The agreement between Itaipu and China’s Three Gorges Corporation provides for technical seminars for the exchange of knowledge on operational themes, sectoral seminars, internships for young engineers, research projects to strengthen technological parks and cooperation in social responsibility and regional development projects.
 
On Saturday the 2nd, the Brazilian general director participated in the seminar on Investment Opportunities in the Infrastructure, Transport, Energy and Agribusiness Sectors promoted by the Brazilian Agency for the Promotion of Exports and Investments (Apex-Brazil). The meeting gathered Chinese business leaders who invest or are interested in investing in Brazil.
 
The partnership was renewed amid a series of bilateral agreements between Brazil and China. “The Brazil-China mission takes place at a moment when the Brazilian economy is starting to recover, after three years of recession. What we are beginning to see now is only the beginning of the recovery that will take place by the end of the year ", said Vianna.
 
Itaipu is also entering a new phase. Over the next few decades, in order to continue performing an important role in the economic and social development of the two countries that are partners in the venture, Brazil and Paraguay, the plant is starting the technological update project for its 20 machines, 18 of which are still from the 1980s and 1990s. It is expected that everything will be ready in ten years, with an estimated investment of US$ 500 million.

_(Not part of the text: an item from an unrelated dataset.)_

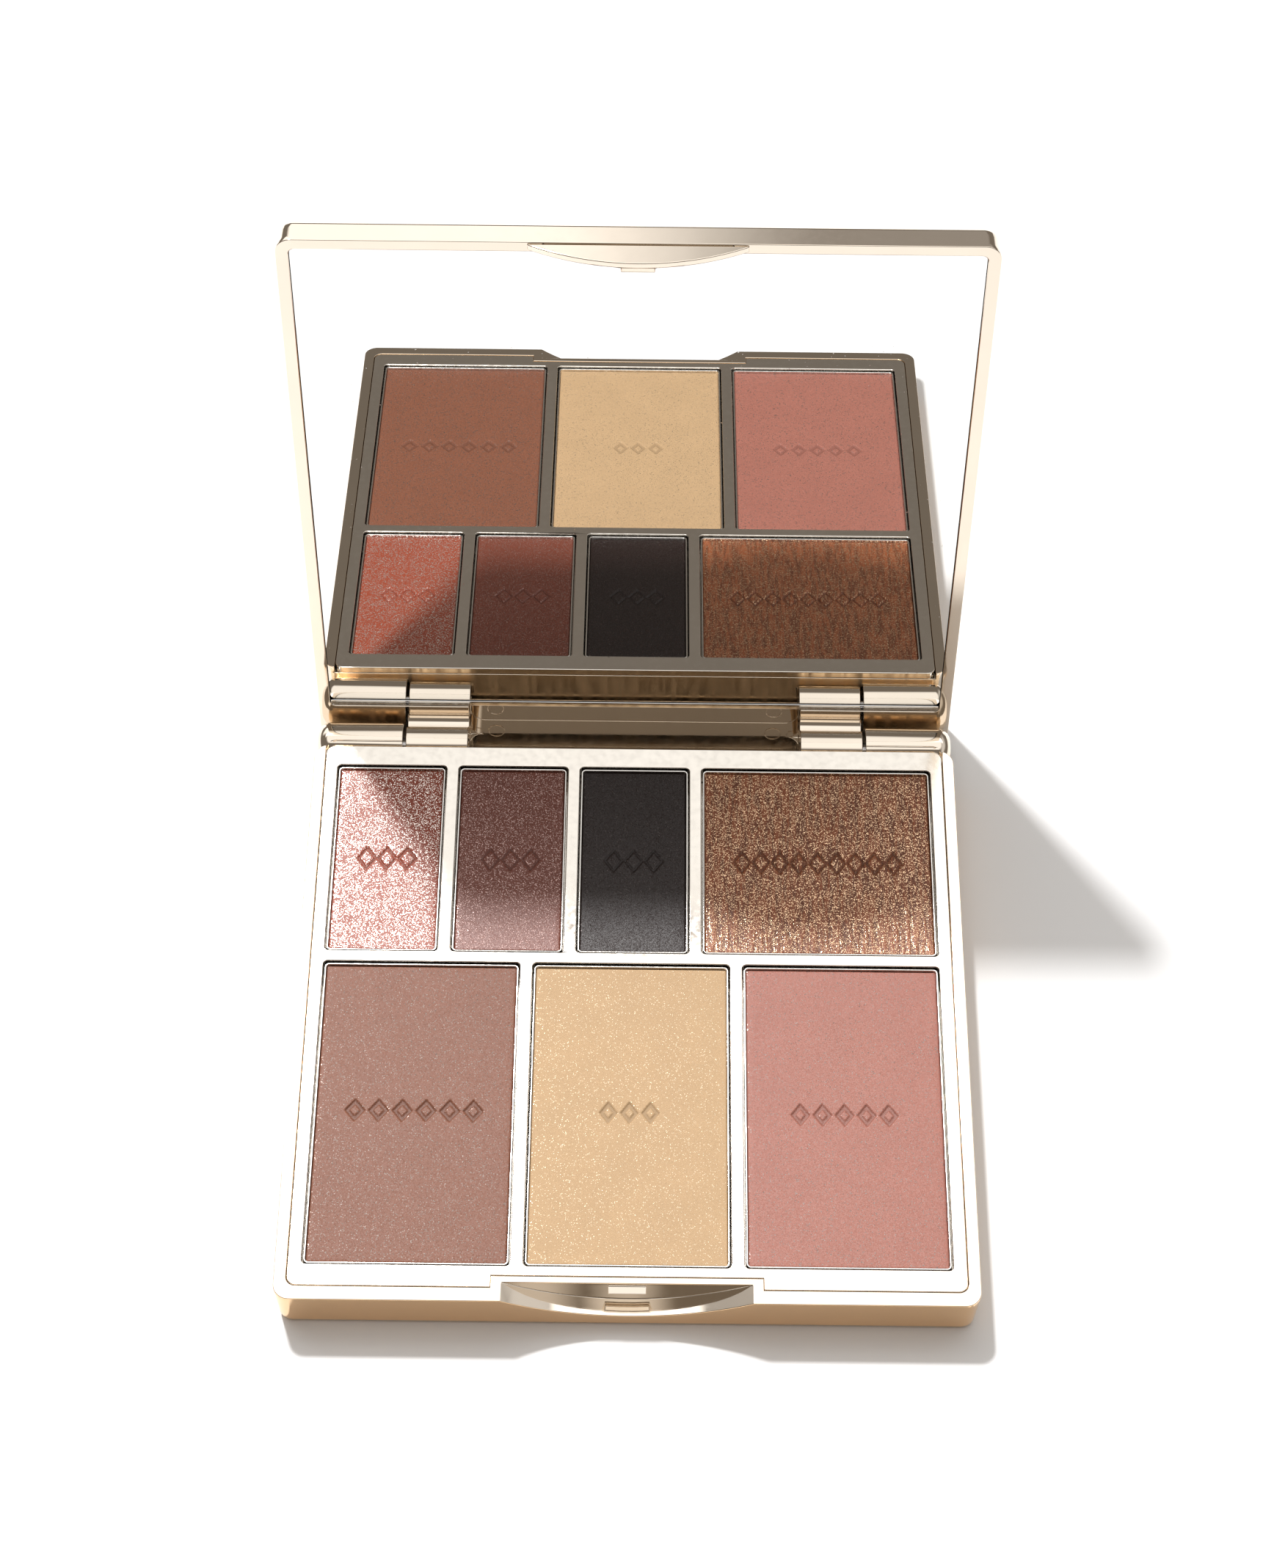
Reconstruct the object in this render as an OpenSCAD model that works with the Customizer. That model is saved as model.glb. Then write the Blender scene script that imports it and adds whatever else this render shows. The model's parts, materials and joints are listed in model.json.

This update will allow the plant to maintain the levels or production that led it to the power generation world record in 2016.
 
The studies, planning and proceedures of the update will take about ten years to be completed. “It is a new design for the plant, in which a network will integrate digital equipment that carries out functions performed by the current devices, and several new functions aimed at further improving the energy production management processes", said the Brazilian general director who is an electrical engineer and is also Itaipu’s Technical Director.
 
However, the heavy electromechanical equipment, such as the turbine, rotor, stator and main transformer are not part of the technological upgrading process, because they are far from the end of their typical lifespan for this class of components. According to Vianna, "The complexity of the project does not allow for improvisation. Therefore, each stage is being thoroughly assessed before advancing to the next. We are also finalizing the studies to define the number of machines that will be shut down for this technological upgrade ".
 
And he adds, "We have several scenarios with different impacts to the upgrade logistics and the availability of power. If we upgrade two machines a year, the period to carry out the works with the units shut down, is approximately ten years, plus another three for the activities that precede the shut downs, such as executive project, manufacturing and testing”. The expectation is that the public notice will be published by mid-2018. Itaipu is responsible for 16% of Brazil’s consumption and over 70% of the Paraguayan electric power demand.